India has high stakes in a stable Egypt

In some respects, India has the same close entanglement and investment with Egypt and Mubarak as the United States does, although it comes from a different direction, both geographically and strategically.

Washington views Egypt as a military and diplomatic partner, which it got to sue for peace with ally Israel in the teeth of Arab opposition and paved way for decades of relative concord in that part of the world.

India-Egypt ties pre-date this and are rooted in the exceptionally close relationship between Nehru and Nasser, founding members and buddies of the Non-Aligned Movement. It survived the US ingress into the region and even New Delhi's dalliance with Israel, although with noticeable less ardor.

Since the 1980s, there have been four Prime Ministerial visits from India to Egypt: Rajiv Gandhi (1985); P V Narasimha Rao (1995); I K Gujral (1997); and Manmohan Singh (2009). Mubarak visited India thrice, in 1982 (bilateral), 1983 (for NAM), and most recently in 2008, when New Delhi finally handed over the Jawaharlal Nehru Award for International
Understanding that had been conferred on him as far back as 1995.

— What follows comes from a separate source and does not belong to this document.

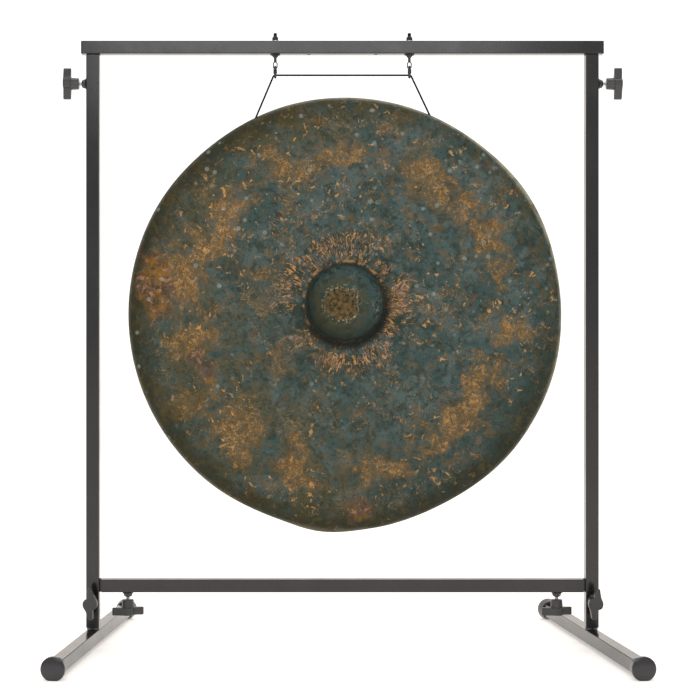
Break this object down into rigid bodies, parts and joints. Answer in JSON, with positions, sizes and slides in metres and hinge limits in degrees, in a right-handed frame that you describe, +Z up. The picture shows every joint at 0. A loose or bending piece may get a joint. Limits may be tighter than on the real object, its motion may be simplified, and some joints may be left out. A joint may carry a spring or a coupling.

Mubarak's 2008 visit was mainly driven by massive Indian investments in Egypt, which overcame the mushy sentimentality that hitherto characterized the ties. As with rest of the world, Indian movies are popular in Egypt.

In the past decade though, it's India Inc that has stepped up to the crease: Indian companies have made a mark in Egypt, raising India's profile that was otherwise largely cultural. Egypt is the beachhead for Indian push into North Africa and Maghreb, with Oberoi, which owns two hotels and runs cruises, leading the way in the hospitality sector.

Wipro and Satyam Computers set up global delivery centers in Cairo; Kirloskar assembled diesel engines and irrigation pumpsets in the country; Ranbaxy found an Egyptian subsidiary for manufacturing pharmaceuticals; Dabur, Marico and Asian Paints have operations here; Bajaj Auto dominated the three-wheeler market; Tata Motors, M&M, Ashok Leyland and Maruti have all motored in.

More recently, Essar, Reliance, and the Tata group are among those planning investments in Egypt worth an estimated $20 billion. Add to this, nearly 1,00,000 Indians vacation in Egypt every year.

Clearly, India has much to wish for in Egypt's stability.